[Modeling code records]
============

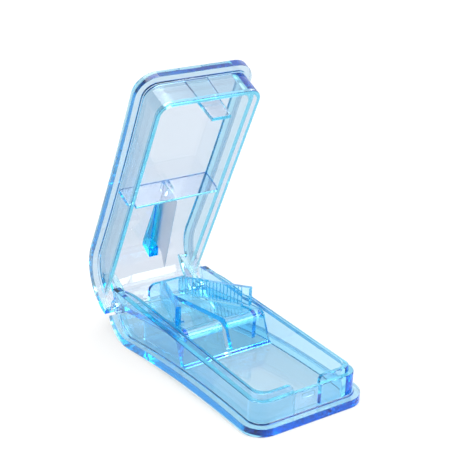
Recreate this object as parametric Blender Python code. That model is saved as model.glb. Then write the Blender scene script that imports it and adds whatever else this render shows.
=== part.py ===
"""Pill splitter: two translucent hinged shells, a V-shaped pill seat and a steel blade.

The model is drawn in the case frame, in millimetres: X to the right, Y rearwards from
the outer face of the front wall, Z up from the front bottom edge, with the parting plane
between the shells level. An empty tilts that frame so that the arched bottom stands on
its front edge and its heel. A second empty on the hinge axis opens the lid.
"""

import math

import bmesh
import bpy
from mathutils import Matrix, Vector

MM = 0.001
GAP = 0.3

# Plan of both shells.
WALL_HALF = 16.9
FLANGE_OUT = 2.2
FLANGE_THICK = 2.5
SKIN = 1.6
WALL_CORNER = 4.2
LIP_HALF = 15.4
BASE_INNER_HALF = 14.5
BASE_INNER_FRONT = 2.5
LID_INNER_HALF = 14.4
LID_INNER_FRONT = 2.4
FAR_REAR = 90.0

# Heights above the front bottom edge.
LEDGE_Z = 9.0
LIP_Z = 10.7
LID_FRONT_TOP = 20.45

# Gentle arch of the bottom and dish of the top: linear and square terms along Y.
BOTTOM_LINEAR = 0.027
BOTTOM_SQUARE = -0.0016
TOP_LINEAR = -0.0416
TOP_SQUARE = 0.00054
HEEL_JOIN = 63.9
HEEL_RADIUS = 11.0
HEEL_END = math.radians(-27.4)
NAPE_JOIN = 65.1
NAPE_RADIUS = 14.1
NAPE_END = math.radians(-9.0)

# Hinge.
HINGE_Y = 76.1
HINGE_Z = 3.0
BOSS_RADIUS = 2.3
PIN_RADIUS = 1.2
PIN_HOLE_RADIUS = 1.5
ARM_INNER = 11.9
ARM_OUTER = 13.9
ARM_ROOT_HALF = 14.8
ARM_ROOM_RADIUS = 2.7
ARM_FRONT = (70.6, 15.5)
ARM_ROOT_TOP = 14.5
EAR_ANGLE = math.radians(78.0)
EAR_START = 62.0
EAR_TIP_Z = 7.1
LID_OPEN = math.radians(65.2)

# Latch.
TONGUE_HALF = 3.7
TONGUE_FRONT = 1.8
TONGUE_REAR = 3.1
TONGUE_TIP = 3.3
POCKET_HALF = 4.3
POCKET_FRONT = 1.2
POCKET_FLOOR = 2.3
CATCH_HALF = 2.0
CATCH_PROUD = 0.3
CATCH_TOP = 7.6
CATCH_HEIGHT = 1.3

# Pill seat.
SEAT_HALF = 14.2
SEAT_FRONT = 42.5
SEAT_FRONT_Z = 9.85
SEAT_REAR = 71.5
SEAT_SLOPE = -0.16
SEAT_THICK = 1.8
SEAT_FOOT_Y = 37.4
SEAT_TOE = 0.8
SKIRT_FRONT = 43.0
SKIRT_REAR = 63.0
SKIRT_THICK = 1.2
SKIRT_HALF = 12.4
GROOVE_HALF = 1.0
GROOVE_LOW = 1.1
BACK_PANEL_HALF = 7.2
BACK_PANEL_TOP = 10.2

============

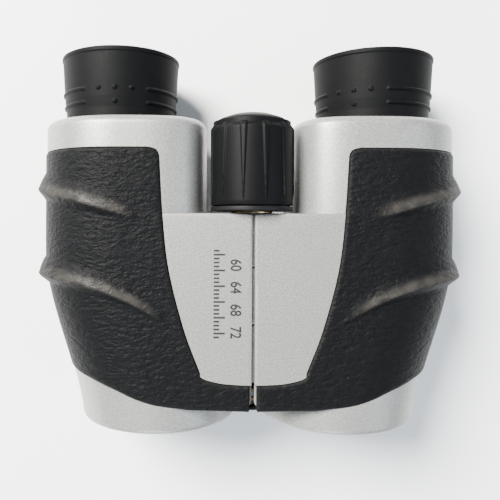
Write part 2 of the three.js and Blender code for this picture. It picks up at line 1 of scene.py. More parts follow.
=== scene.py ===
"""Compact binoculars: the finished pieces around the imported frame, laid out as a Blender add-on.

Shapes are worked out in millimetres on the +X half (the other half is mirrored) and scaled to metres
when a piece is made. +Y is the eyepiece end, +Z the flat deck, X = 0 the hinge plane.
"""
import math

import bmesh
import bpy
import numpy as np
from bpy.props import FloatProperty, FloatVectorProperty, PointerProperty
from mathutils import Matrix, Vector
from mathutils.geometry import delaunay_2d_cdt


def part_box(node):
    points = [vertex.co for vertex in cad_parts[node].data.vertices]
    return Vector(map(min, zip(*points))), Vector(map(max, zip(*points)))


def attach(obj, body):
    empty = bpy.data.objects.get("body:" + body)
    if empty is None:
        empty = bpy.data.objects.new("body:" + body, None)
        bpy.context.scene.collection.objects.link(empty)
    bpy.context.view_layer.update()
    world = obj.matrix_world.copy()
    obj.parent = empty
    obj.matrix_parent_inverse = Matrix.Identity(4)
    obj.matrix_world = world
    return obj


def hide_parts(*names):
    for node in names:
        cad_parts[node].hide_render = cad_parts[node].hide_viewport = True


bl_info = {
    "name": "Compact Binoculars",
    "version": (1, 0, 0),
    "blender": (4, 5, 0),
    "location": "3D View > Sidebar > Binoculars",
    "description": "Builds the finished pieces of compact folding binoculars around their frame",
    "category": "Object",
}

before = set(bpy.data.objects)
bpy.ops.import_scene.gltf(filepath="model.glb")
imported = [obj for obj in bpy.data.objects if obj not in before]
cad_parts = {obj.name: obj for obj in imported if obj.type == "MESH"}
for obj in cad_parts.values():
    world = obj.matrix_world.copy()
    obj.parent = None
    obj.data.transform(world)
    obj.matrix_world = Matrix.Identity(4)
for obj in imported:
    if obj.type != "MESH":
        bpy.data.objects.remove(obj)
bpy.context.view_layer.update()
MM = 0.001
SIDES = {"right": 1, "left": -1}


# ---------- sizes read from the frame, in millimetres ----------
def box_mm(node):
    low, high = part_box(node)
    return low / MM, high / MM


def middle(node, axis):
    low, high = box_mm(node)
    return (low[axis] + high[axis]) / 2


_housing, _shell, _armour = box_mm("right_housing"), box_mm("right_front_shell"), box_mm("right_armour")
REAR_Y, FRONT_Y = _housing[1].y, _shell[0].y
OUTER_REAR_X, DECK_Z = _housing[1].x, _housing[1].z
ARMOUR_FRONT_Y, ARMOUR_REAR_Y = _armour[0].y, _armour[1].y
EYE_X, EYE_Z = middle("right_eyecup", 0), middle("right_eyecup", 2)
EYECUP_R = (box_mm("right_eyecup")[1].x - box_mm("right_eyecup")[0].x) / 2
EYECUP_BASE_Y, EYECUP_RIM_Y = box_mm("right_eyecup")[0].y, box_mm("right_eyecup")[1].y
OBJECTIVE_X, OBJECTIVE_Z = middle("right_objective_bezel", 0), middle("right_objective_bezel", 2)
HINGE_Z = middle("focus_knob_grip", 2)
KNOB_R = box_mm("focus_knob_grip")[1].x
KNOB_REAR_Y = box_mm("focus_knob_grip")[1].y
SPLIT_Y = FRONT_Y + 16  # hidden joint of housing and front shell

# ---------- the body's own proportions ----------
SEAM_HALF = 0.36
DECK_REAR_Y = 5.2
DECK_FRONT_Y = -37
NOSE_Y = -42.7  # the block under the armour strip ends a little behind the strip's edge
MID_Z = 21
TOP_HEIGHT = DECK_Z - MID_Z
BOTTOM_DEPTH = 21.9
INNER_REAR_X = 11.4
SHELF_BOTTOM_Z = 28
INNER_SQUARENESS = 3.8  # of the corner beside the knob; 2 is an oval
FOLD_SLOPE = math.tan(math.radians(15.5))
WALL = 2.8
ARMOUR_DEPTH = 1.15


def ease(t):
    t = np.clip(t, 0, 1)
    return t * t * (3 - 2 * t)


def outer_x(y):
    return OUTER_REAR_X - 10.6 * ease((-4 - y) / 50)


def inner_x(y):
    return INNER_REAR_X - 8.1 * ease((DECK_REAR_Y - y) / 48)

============

YOUR OBJECTIVE –
Return every line containing "type".

FULL RESPONSE –
cad_parts = {obj.name: obj for obj in imported if obj.type == "MESH"}
    if obj.type != "MESH":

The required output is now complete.